Location
- Yankin Township, Yangon Myanmar
- Coordinates: 16°50′23″N 96°10′01″E﻿ / ﻿16.83962155935032°N 96.16693538844886°E

Information
- Former name: Gitameit Music Center
- Type: Music
- Established: 2003
- Founders: Kit Young, Bruce Gaston, Moe Naing, Tin Yi
- Language: Burmese
- Website: Gitameit on Facebook

= Gitameit =

Music school in Yangon, Myanmar

The Gitameit Music Institute (ဂီတမိတ် ဂီတသင်တန်းကျောင်း) is a non-profit music school and community centre in Yankin Township, Yangon, Myanmar. The school offers holistic music programs that incorporate the study of western music genres and traditional and folk Burmese music. Gitameit also houses one of the country's largest musical archives, including digital copies of phonograph records. The school maintains a two-year "teaching artist" program with the University of Washington.

== History ==
In 2003, pianist Kit Young, Bruce Gaston, and Burmese colleagues Moe Naing and Tin Yi, founded Gitameit Music Center in Yangon, to foster a supportive community of local musicians and audiences, and to foster collaboration with the global community.
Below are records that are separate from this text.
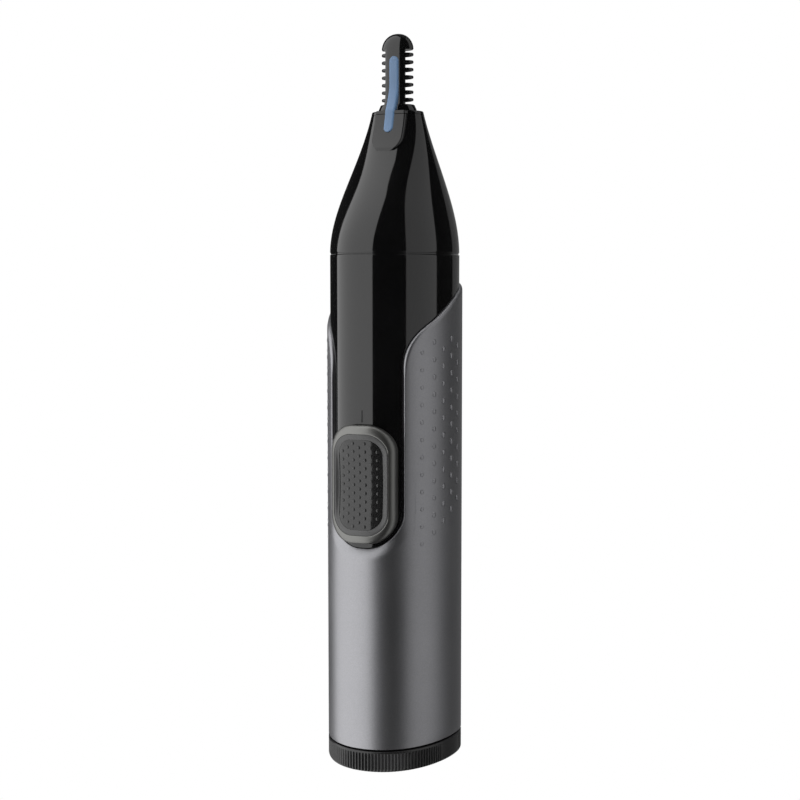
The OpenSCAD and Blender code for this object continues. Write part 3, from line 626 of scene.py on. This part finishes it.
def build_cap():
    """Ribbed cap: its skirt and base, with the hollow spigot that enters the body."""
    height = shell_low[2] - CAP_GAP
    even = np.linspace(0, wall.length, RIB_COUNT // 2 * SAMPLES_PER_RIB + 1)
    phase = 0.5 - 0.5 * np.cos(even / wall.length * RIB_COUNT / 2 * 2 * math.pi)
    side_start, side_end = RIB_REACH, wall.length - RIB_REACH
    on_side = np.clip((even - side_start) / 0.3, 0, 1) * np.clip((side_end - even) / 0.3, 0, 1)
    groove = RIB_DEPTH * phase ** 1.5 * (1 - on_side)
    # Height, inset, and share of the ribs' depth
    skirt = [(0.0, 1.6, 0.0), (0.0, 0.55, 0.0), (0.04, 0.35, 0.2), (0.14, 0.18, 0.5),
             (0.35, 0.05, 1.0), (0.6, 0.0, 1.0), (height * 0.35, 0.0, 1.0),
             (height * 0.65, 0.0, 1.0),
             (height - 0.62, 0.0, 1.0), (height - 0.45, 0.0, 0.6), (height - 0.38, 0.0, 0.0),
             (height - 0.2, 0.0, 0.0), (height - 0.08, 0.06, 0.0), (height, 0.2, 0.0)]
    rows = [row_at(*wall.at(even, inset + groove * amount), z) for z, inset, amount in skirt]
    parts = MeshParts()
    parts.capped_rings(mirrored_columns(np.array(rows)))
    centre_y = (cap_seal_low[1] + cap_seal_high[1]) / 2
    spigot = (cap_seal_high[0] - cap_seal_low[0]) / 2 - 0.08
    # Height and radius, with the seal's groove and the open top
    profile = [(height - 0.2, spigot), (4.75, spigot), (4.8, spigot - 0.5), (5.8, spigot - 0.5),
               (5.85, spigot), (9.2, spigot), (9.4, spigot - 0.08), (9.5, spigot - 0.3),
               (9.5, spigot - 0.8), (9.4, spigot - 1.0), (1.9, spigot - 1.0), (1.6, spigot - 1.3)]
    angles = np.linspace(0, 2 * math.pi, RING_COUNT, endpoint=False)
    parts.capped_rings([row_at(r * np.cos(angles), centre_y + r * np.sin(angles), z)
                        for z, r in profile])
    return make_object("ribbed_cap", parts, CAP_BLACK, 35)


# ------------------------ head

FRONT_POWER = 1.4
LIP_SLOPE = 0.95
HEAD_HALF_WIDTH = HALF_WIDTH - PANEL_INSET
HEAD_FRONT = FRONT - PANEL_INSET
HEAD_BACK = BACK - PANEL_INSET
HEAD_WALL = 1.0
HEAD_QUARTER = 56
FOOT_DROP = 0.24


def blend(z):
    """Share of the way from the lip's outline to the body's at a height."""
    s = np.clip((LIP - z) / (LIP - SEAM), 0, 1)
    return LIP_SLOPE * (s ** 3 - 2 * s * s + s) + 3 * s * s - 2 * s ** 3


def head_sizes(z):
    """Half width, front depth, back depth and curve ratios of the head's outline at a height."""
    p = blend(z)
    return (LIP_WIDTH + (HEAD_HALF_WIDTH - LIP_WIDTH) * p,
            LIP_DEPTH + (HEAD_FRONT - LIP_DEPTH) * p ** FRONT_POWER,
            LIP_DEPTH + (HEAD_BACK - LIP_DEPTH) * p,
            ROUND_RATIOS + (BODY_RATIOS - ROUND_RATIOS) * p)


def head_ring_points(z, inset, count=HEAD_QUARTER):
    """The head's outline at a height, narrowed by an inset."""
    width, front, back, ratios = head_sizes(z)
    return row_at(*closed_section(width - inset, front - inset, back - inset, ratios, count).T, z)


def build_head():
    """Tapered head shell, open below and at its lip."""
    low, high = head_low[2], head_high[2]
    foot = [(-FOOT_DROP, HEAD_WALL), (-FOOT_DROP, 0.12), (0, 0.115), (0, 0.1), (0.02, 0.06),
            (0.06, 0.03), (0.12, 0.0)]
    rings = [head_ring_points(low + lift, inset) for lift, inset in foot]
    for share in np.linspace(0, 1, 90)[1:]:
        rings.append(head_ring_points(low + 0.12 + (high - low - 0.12) * share, 0.0))
    for share in np.linspace(0, 1, 30)[:-1]:
        rings.append(head_ring_points(high + (low - high) * share, HEAD_WALL))
    return closed_object("head_casing", rings, GLOSS_BLACK)


def ellipse_ring(a, b, z, count=RING_COUNT):
    """Level ellipse round the drive axis, from its front."""
    t = np.linspace(0, 2 * math.pi, count, endpoint=False) - math.pi / 2
    return row_at(a * np.cos(t), b * np.sin(t), z)


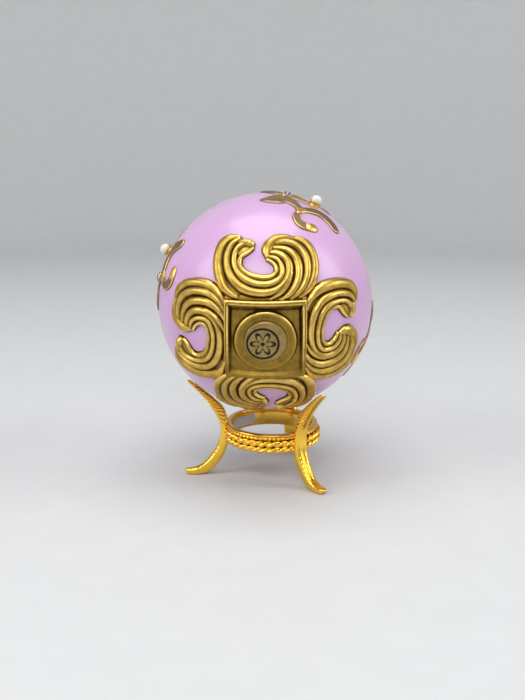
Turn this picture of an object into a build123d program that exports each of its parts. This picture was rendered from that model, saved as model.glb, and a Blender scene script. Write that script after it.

The school's founding helped to fulfill demand for music education in the country, where limited options, such as the National University of Arts and Cultures in Yangon and Mandalay, are available.

On 25 February 2017, a new three-storey building was inaugurated to house the Yangon campus. Gitameit launched Myanmar's first secular men's and women's choir, Gitameit Voices. A new campus in Mandalay opened c. 2017.